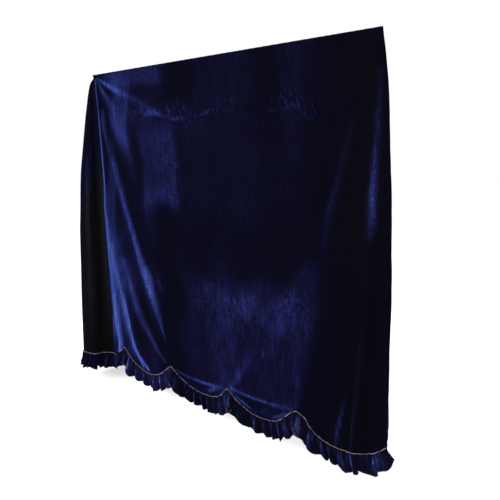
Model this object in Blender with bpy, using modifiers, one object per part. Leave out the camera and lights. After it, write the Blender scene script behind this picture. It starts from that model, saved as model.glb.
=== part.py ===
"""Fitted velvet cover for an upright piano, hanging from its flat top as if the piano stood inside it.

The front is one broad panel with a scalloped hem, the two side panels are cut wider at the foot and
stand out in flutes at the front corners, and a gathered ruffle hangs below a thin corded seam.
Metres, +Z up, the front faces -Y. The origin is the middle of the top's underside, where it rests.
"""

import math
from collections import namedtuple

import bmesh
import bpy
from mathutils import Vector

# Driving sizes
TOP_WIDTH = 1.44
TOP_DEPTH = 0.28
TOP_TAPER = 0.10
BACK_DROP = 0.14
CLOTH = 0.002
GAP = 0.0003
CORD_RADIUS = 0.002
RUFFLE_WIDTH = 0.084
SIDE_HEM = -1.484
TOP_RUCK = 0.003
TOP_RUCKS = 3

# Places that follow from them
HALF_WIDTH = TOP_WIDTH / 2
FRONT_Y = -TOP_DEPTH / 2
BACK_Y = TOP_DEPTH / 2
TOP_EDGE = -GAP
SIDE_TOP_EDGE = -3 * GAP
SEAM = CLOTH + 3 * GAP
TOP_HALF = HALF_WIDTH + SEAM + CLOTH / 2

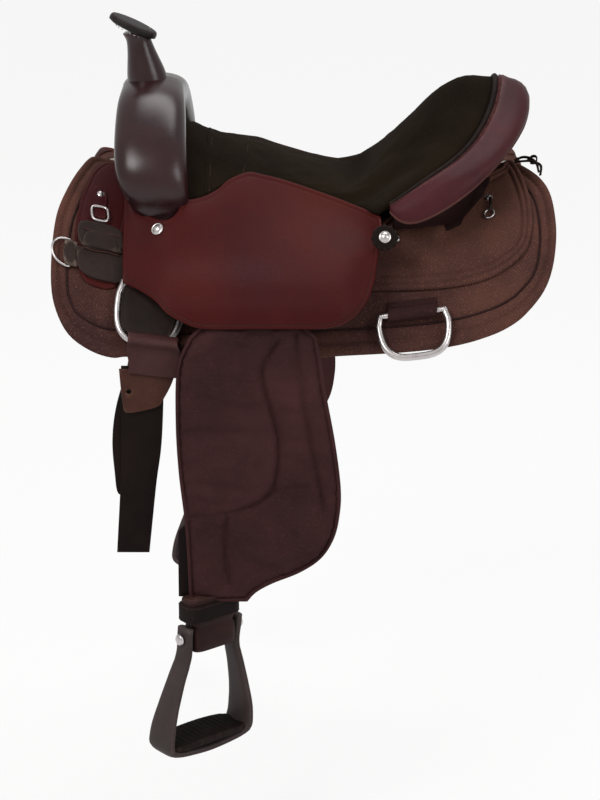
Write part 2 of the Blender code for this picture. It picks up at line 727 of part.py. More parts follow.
+===+
Find every line in the records above that contains the word "with", and copy each one.

» **Written answer**
Model this object in Blender with bpy, using modifiers, one object per part. Leave out the camera and lights. After it, write the Blender scene script behind this picture. It starts from that model, saved as model.glb.
The front is one broad panel with a scalloped hem, the two side panels are cut wider at the foot and